EXERCISE PROMPT: Copy every line, leaving nothing out and adding nothing.
## begin
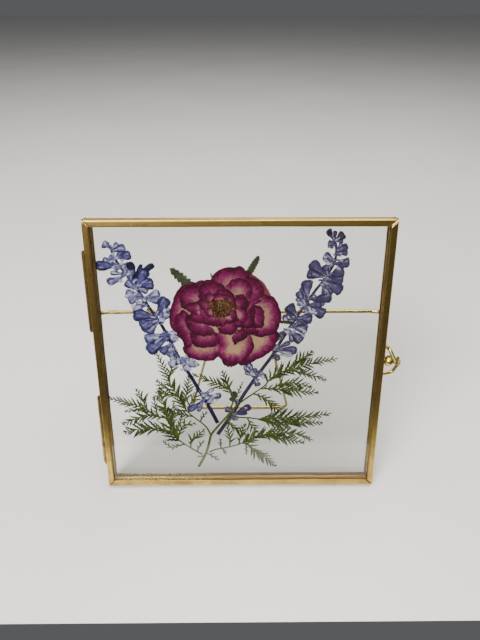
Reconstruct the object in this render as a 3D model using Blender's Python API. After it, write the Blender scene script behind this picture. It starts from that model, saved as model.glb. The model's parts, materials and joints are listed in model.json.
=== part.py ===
"""Pressed flower frame: a rose, two salvia spikes and a fern leaf between two panes of glass.

Each pane sits in a square frame of folded brass channel. Two barrel hinges join the halves on the
left, a ball and a sprung wire loop hold them on the right, and a bent wire stand swings on a
crossbar soldered across the back.

All pieces are first laid out with the frame upright: x runs to the right from the middle of the
frame, y from its front face to its back, and z up from its bottom edge. An empty then leans the
whole frame back on to its stand, with the middle of its footprint at the origin.
"""

import math
import random

import bmesh
import bpy
from mathutils import Vector
from mathutils.geometry import delaunay_2d_cdt

MM = 0.001

# Brass channel
SIDE = 150 * MM
DEPTH = 8.2 * MM
LIP = 3.35 * MM
WALL = 0.5 * MM
EDGE_RADIUS = 0.7 * MM
EDGE_STEPS = 3
GAP = 0.3 * MM
HALF_DEPTH = (DEPTH - GAP) / 2
MITRE_GAP = 0.2 * MM

# Glass
PANE = 1.0 * MM
PANE_SLACK = 0.2 * MM
PANE_BACK = WALL + PANE_SLACK + PANE

# Hinges
HINGE_LENGTH = 40.5 * MM
LOWER_HINGE_Z = 14 * MM
UPPER_HINGE_Z = 93.4 * MM
BARREL_RADIUS = 1.15 * MM
BORE_RADIUS = 0.8 * MM
PIN_RADIUS = 0.5 * MM
PIN_HEAD_RADIUS = 0.9 * MM
PIN_HEAD = 0.5 * MM
LEAF_THICKNESS = 0.5 * MM
LEAF_NEAR = 1.75 * MM
LEAF_FAR = 3.4 * MM
LEAF_TAB = 0.65 * MM
HINGE_X = -SIDE / 2 - GAP - BARREL_RADIUS
HINGE_Y = DEPTH / 2

# Clasp
CLASP_Z = 76.3 * MM
BALL_RADIUS = 2.9 * MM
BALL_X = 77.8 * MM
BALL_Y = 2.0 * MM
LOOP_WIRE = 0.95 * MM

# Crossbar and stand
BAR_WIRE = 0.9 * MM
BAR_Y = 10.5 * MM
BAR_Z = 101.1 * MM
BAR_END = 73.4 * MM
BAR_CRANK = 71.0 * MM
BAR_STRAIGHT = 68.8 * MM
SOLDER_X = -64.6 * MM
STAND_WIRE = 0.8 * MM
EYE_RADIUS = BAR_WIRE + GAP + STAND_WIRE
EYE_TURN = math.radians(262)
LEG = 100 * MM
TOP_HALF_WIDTH = 11.5 * MM
FOOT_HALF_WIDTH = 32.0 * MM
FOOT_CORNER = 6 * MM
LEAN = math.radians(15)

# Pressed pieces, in layers from the front pane to the back one
PETAL = 0.14 * MM
PETAL_PITCH = 0.29 * MM
LEAF = 0.18 * MM
LEAF_PITCH = 0.38 * MM
FIRST_PETAL_Y = PANE_BACK + 0.26 * MM
CALYX_Y = FIRST_PETAL_Y + 8 * PETAL_PITCH
LEFT_SALVIA_Y = CALYX_Y
FERN_Y = CALYX_Y + LEAF_PITCH
BACK_FERN_Y = FERN_Y + LEAF_PITCH
RIGHT_SALVIA_Y = BACK_FERN_Y + LEAF_PITCH


# ---------------------------------------------------------------- materials


def material(name, colour, roughness, metallic=0.0, transmission=0.0):
    made = bpy.data.materials.new(name)
    made.use_nodes = True
    shader = made.node_tree.nodes["Principled BSDF"]
    shader.inputs["Base Color"].default_value = (*colour, 1.0)
    shader.inputs["Roughness"].default_value = roughness
    shader.inputs["Metallic"].default_value = metallic
    shader.inputs["Transmission Weight"].default_value = transmission
    made.diffuse_color = (*colour, 1.0)
    return made


BRASS = material("brass", (0.50, 0.35, 0.13), 0.32, metallic=1.0)
GLASS = material("glass", (0.95, 0.97, 0.96), 0.02, transmission=1.0)
PETALS = material("petal", (0.30, 0.02, 0.11), 0.7)
STAMENS = material("stamens", (0.35, 0.19, 0.05), 0.8)
LEAVES = material("fern_green", (0.10, 0.14, 0.04), 0.75)
SEPALS = material("sepal_green", (0.06, 0.08, 0.03), 0.75)
SALVIA = material("salvia_blue", (0.10, 0.12, 0.33), 0.75)


# ---------------------------------------------------------------- building blocks


def finish_object(name, mesh_builder, finish):
    """A named object from a bmesh, with its faces turned outwards and its material."""
    bmesh.ops.recalc_face_normals(mesh_builder, faces=mesh_builder.faces)
    mesh = bpy.data.meshes.new(name)
    mesh_builder.to_mesh(mesh)
    mesh_builder.free()
    mesh.materials.append(finish)
    made = bpy.data.objects.new(name, mesh)
    bpy.context.scene.collection.objects.link(made)
    return made


def shade_round(made):
    """Smooth shading with sharp edges kept, for round pieces."""
    made.data.shade_smooth()
    made.data.set_sharp_from_angle(angle=math.radians(40))
    return made


def box(name, low, high, finish):
    builder = bmesh.new()
    bmesh.ops.create_cube(builder, size=1.0)
    for vertex in builder.verts:
        for axis in range(3):
            vertex.co[axis] = high[axis] if vertex.co[axis] > 0 else low[axis]
    return finish_object(name, builder, finish)


def skin_rings(builder, rings):
    """Faces between rings of vertices that follow one another, closed by a cap at each end."""
    count = len(rings[0])
    for ring, following in zip(rings, rings[1:]):
        for i in range(count):
            j = (i + 1) % count
            builder.faces.new((ring[i], ring[j], following[j], following[i]))
    builder.faces.new(rings[0])
    builder.faces.new(rings[-1])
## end
SOLUTION TO THIS EXERCISE:
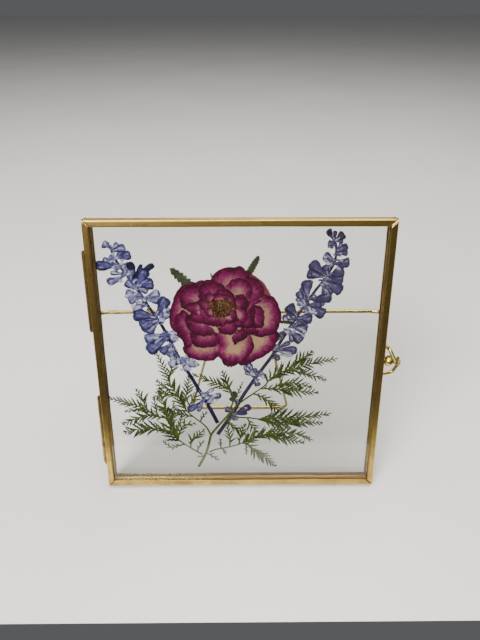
Reconstruct the object in this render as a 3D model using Blender's Python API. After it, write the Blender scene script behind this picture. It starts from that model, saved as model.glb. The model's parts, materials and joints are listed in model.json.
=== part.py ===
"""Pressed flower frame: a rose, two salvia spikes and a fern leaf between two panes of glass.

Each pane sits in a square frame of folded brass channel. Two barrel hinges join the halves on the
left, a ball and a sprung wire loop hold them on the right, and a bent wire stand swings on a
crossbar soldered across the back.

All pieces are first laid out with the frame upright: x runs to the right from the middle of the
frame, y from its front face to its back, and z up from its bottom edge. An empty then leans the
whole frame back on to its stand, with the middle of its footprint at the origin.
"""

import math
import random

import bmesh
import bpy
from mathutils import Vector
from mathutils.geometry import delaunay_2d_cdt

MM = 0.001

# Brass channel
SIDE = 150 * MM
DEPTH = 8.2 * MM
LIP = 3.35 * MM
WALL = 0.5 * MM
EDGE_RADIUS = 0.7 * MM
EDGE_STEPS = 3
GAP = 0.3 * MM
HALF_DEPTH = (DEPTH - GAP) / 2
MITRE_GAP = 0.2 * MM

# Glass
PANE = 1.0 * MM
PANE_SLACK = 0.2 * MM
PANE_BACK = WALL + PANE_SLACK + PANE

# Hinges
HINGE_LENGTH = 40.5 * MM
LOWER_HINGE_Z = 14 * MM
UPPER_HINGE_Z = 93.4 * MM
BARREL_RADIUS = 1.15 * MM
BORE_RADIUS = 0.8 * MM
PIN_RADIUS = 0.5 * MM
PIN_HEAD_RADIUS = 0.9 * MM
PIN_HEAD = 0.5 * MM
LEAF_THICKNESS = 0.5 * MM
LEAF_NEAR = 1.75 * MM
LEAF_FAR = 3.4 * MM
LEAF_TAB = 0.65 * MM
HINGE_X = -SIDE / 2 - GAP - BARREL_RADIUS
HINGE_Y = DEPTH / 2

# Clasp
CLASP_Z = 76.3 * MM
BALL_RADIUS = 2.9 * MM
BALL_X = 77.8 * MM
BALL_Y = 2.0 * MM
LOOP_WIRE = 0.95 * MM

# Crossbar and stand
BAR_WIRE = 0.9 * MM
BAR_Y = 10.5 * MM
BAR_Z = 101.1 * MM
BAR_END = 73.4 * MM
BAR_CRANK = 71.0 * MM
BAR_STRAIGHT = 68.8 * MM
SOLDER_X = -64.6 * MM
STAND_WIRE = 0.8 * MM
EYE_RADIUS = BAR_WIRE + GAP + STAND_WIRE
EYE_TURN = math.radians(262)
LEG = 100 * MM
TOP_HALF_WIDTH = 11.5 * MM
FOOT_HALF_WIDTH = 32.0 * MM
FOOT_CORNER = 6 * MM
LEAN = math.radians(15)

# Pressed pieces, in layers from the front pane to the back one
PETAL = 0.14 * MM
PETAL_PITCH = 0.29 * MM
LEAF = 0.18 * MM
LEAF_PITCH = 0.38 * MM
FIRST_PETAL_Y = PANE_BACK + 0.26 * MM
CALYX_Y = FIRST_PETAL_Y + 8 * PETAL_PITCH
LEFT_SALVIA_Y = CALYX_Y
FERN_Y = CALYX_Y + LEAF_PITCH
BACK_FERN_Y = FERN_Y + LEAF_PITCH
RIGHT_SALVIA_Y = BACK_FERN_Y + LEAF_PITCH


# ---------------------------------------------------------------- materials


def material(name, colour, roughness, metallic=0.0, transmission=0.0):
    made = bpy.data.materials.new(name)
    made.use_nodes = True
    shader = made.node_tree.nodes["Principled BSDF"]
    shader.inputs["Base Color"].default_value = (*colour, 1.0)
    shader.inputs["Roughness"].default_value = roughness
    shader.inputs["Metallic"].default_value = metallic
    shader.inputs["Transmission Weight"].default_value = transmission
    made.diffuse_color = (*colour, 1.0)
    return made


BRASS = material("brass", (0.50, 0.35, 0.13), 0.32, metallic=1.0)
GLASS = material("glass", (0.95, 0.97, 0.96), 0.02, transmission=1.0)
PETALS = material("petal", (0.30, 0.02, 0.11), 0.7)
STAMENS = material("stamens", (0.35, 0.19, 0.05), 0.8)
LEAVES = material("fern_green", (0.10, 0.14, 0.04), 0.75)
SEPALS = material("sepal_green", (0.06, 0.08, 0.03), 0.75)
SALVIA = material("salvia_blue", (0.10, 0.12, 0.33), 0.75)


# ---------------------------------------------------------------- building blocks


def finish_object(name, mesh_builder, finish):
    """A named object from a bmesh, with its faces turned outwards and its material."""
    bmesh.ops.recalc_face_normals(mesh_builder, faces=mesh_builder.faces)
    mesh = bpy.data.meshes.new(name)
    mesh_builder.to_mesh(mesh)
    mesh_builder.free()
    mesh.materials.append(finish)
    made = bpy.data.objects.new(name, mesh)
    bpy.context.scene.collection.objects.link(made)
    return made


def shade_round(made):
    """Smooth shading with sharp edges kept, for round pieces."""
    made.data.shade_smooth()
    made.data.set_sharp_from_angle(angle=math.radians(40))
    return made


def box(name, low, high, finish):
    builder = bmesh.new()
    bmesh.ops.create_cube(builder, size=1.0)
    for vertex in builder.verts:
        for axis in range(3):
            vertex.co[axis] = high[axis] if vertex.co[axis] > 0 else low[axis]
    return finish_object(name, builder, finish)


def skin_rings(builder, rings):
    """Faces between rings of vertices that follow one another, closed by a cap at each end."""
    count = len(rings[0])
    for ring, following in zip(rings, rings[1:]):
        for i in range(count):
            j = (i + 1) % count
            builder.faces.new((ring[i], ring[j], following[j], following[i]))
    builder.faces.new(rings[0])
    builder.faces.new(rings[-1])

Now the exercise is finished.